Hong Kong-funded buildings at two schools in Sichuan hit by Saturday's magnitude-7 earthquake are among the few structures that did not sustain major damage. Many local homes were either seriously damaged or collapsed.
Both schools - Lushan Middle School in downtown Lushan and Longxing Central School in Longmen township - were at the epicentre of the quake, which claimed at least 196 lives.
The schools were opened in 2010 and 2011, with support from the Hong Kong government of 31.37 million yuan (HK$39 million) and 8.64 million yuan, respectively.
The Hong Kong -funded school buildings in Lushan county, Yaan, were not badly built and would be safe after maintenance, mainland housing authorities said after an initial investigation on Wednesday.
Dr Greg Wong Chak-yan, former president of the Hong Kong Institution of Engineers, said: "Judging from the photos shown to me by the media, the roof, the slabs and the walls have not collapsed. The Lushan school survived the quake."
The quality of Hong Kong-funded reconstruction projects five years after a much stronger quake hit the region is at the centre of a growing public debate in Hong Kong. As a result, a proposal by the Hong Kong government to donate HK$100 million to the provincial government for relief and reconstruction was put on hold after a Legislative Council Finance Committee meeting ended without a vote.
"The fact the building structures are sound doesn't mean officials won't misappropriate donations," said lawmaker Cyd Ho Sau-lan, a member of the Labour Party. "We'd rather the money went to NGOs so they can buy relief supplies such as food, which will reach people directly."
The Hong Kong Jockey Club said yesterday it would donate HK$10 million for immediate relief efforts by institutions in Yaan city it had supported since the quake five years ago.
Questions have also been raised about the use of shale-perforated bricks and expanded polystyrene foam in Hong Kong-funded school buildings. That has raised anger in certain quarters in Hong Kong, with some critics seeing it as evidence that mainland officials misused donations.
But experts say such construction materials are common on the mainland in the building of non-load-bearing walls and for insulation.
Wong agreed that the use of foam and hollow bricks was acceptable in non-load-bearing structures, and backed the use of expanded foam in walls for insulation, but said too much foam could weaken concrete.
The ground floors of the two schools were hardest hit.
Blackboards were damaged and wall tiles fell off and broke, leaving scattered debris. Books were knocked off desks and pictures fell from walls.
No one was injured at the schools, according to officials.
"I have to say, it's quite lucky that the tremor happened on Saturday morning, when school was out," said Zhang Jianhong, deputy head of Lushan Middle School. "Otherwise … some students or teachers may have panicked and anything could have happened."
The light damage stands in stark contrast to the collapse of schools in the 2008 Sichuan quake while buildings around them remained standing. Nearly 90,000 people died in that quake, which the government said destroyed about 7,000 classrooms and dormitories, killing thousands of students. Parents blamed poor school construction for the high death toll.

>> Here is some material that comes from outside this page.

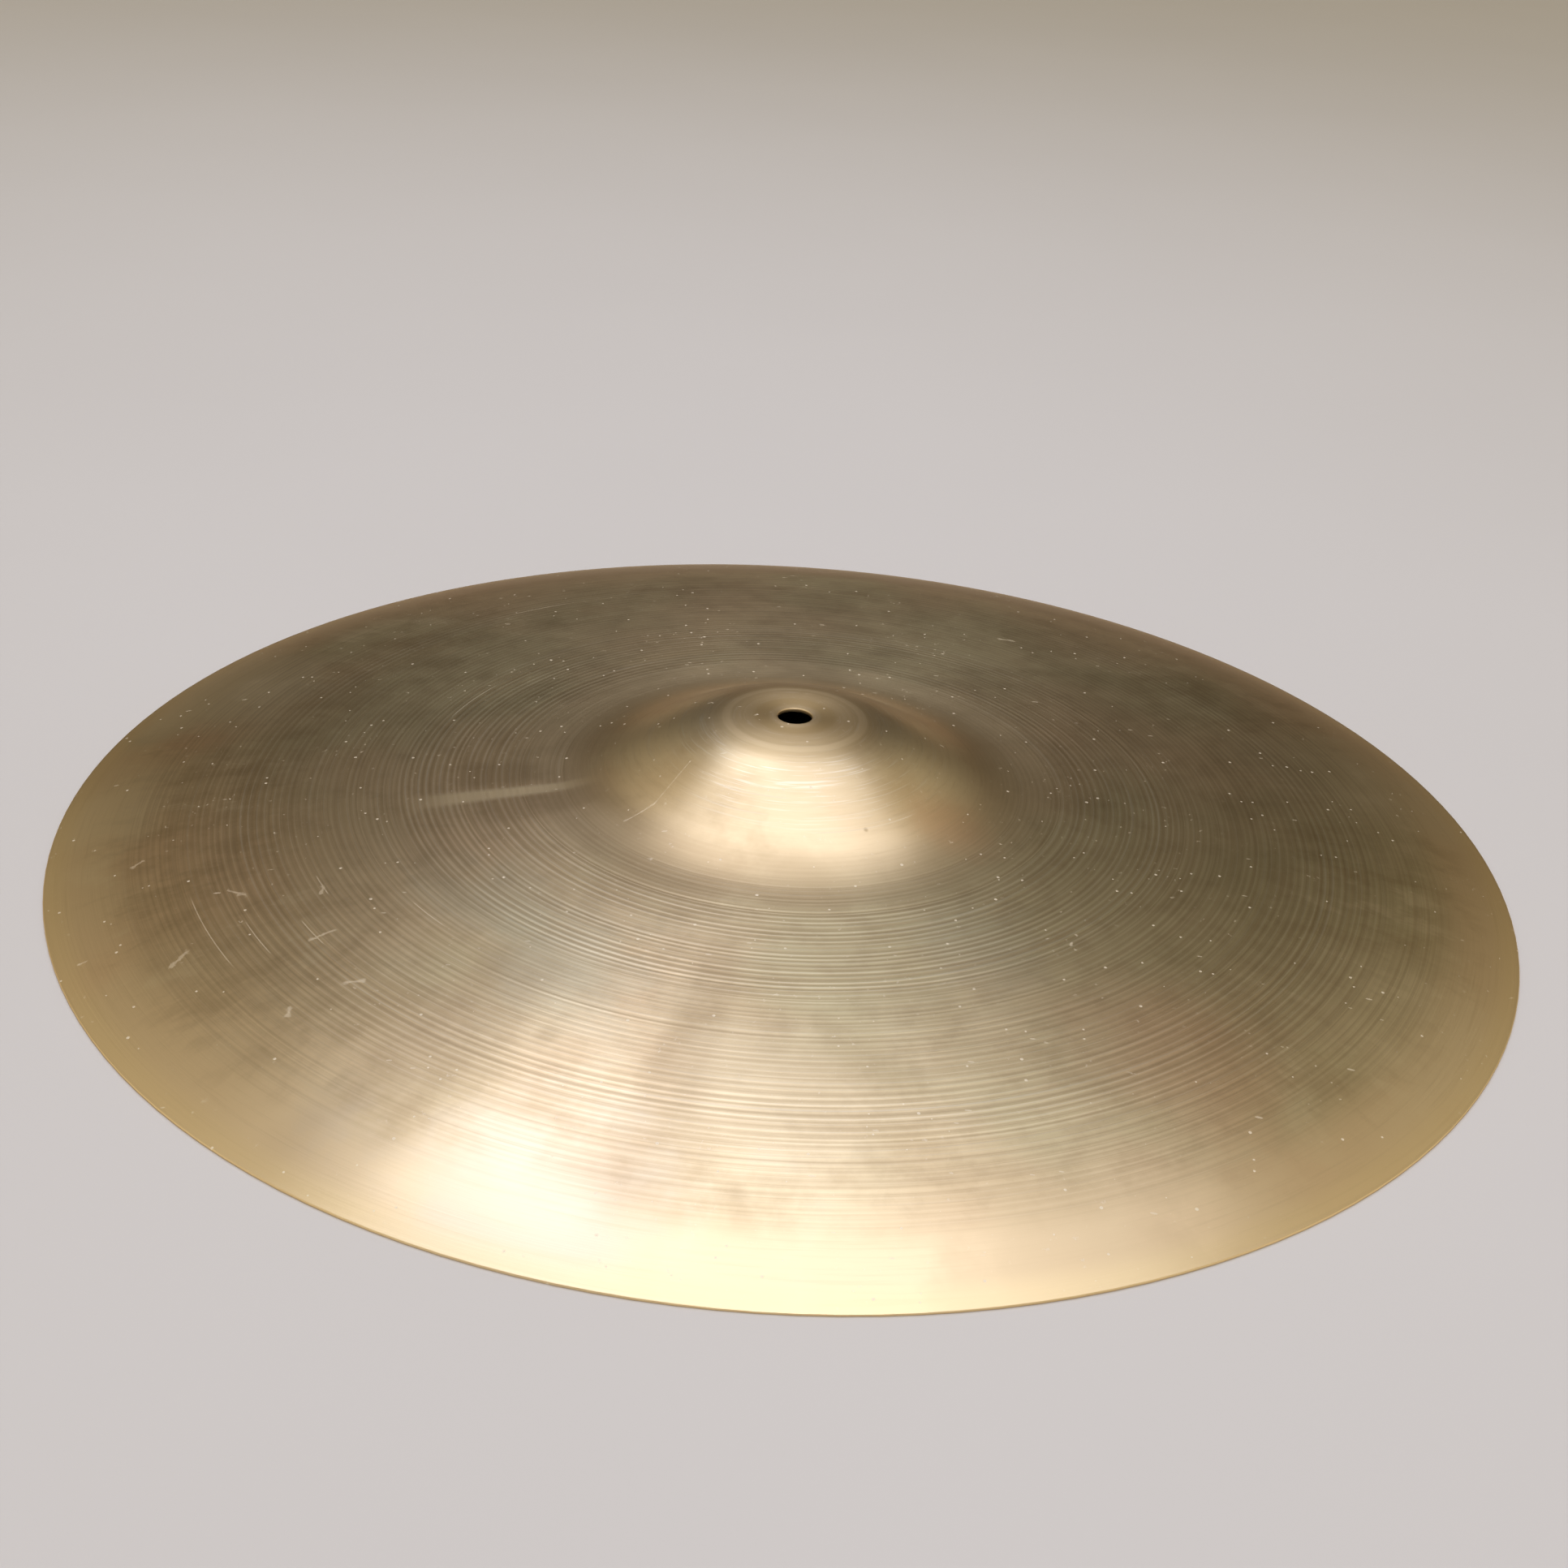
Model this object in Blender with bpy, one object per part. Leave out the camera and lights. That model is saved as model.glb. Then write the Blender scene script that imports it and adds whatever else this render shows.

Zhang said many precautions had been taken at his school since the 2008 quake, and students take part in a quake drill at least once every term.
Zhu Wenhua, Lushan's education chief, said the quality of school buildings could be enhanced further.
"Having realised that our city is sitting atop volatile fault lines, future designs of schools will require materials such as rubber that will help keep students safe during tremors when furniture or debris falls," he said.
As she recovered her textbooks, Zeng Shuanghuan, a 15-year-old at Lushan Middle School, said: "I like this school building. It is so beautiful compared with the old one."
Another of the school's building suffered serious damage. It was built in 2007.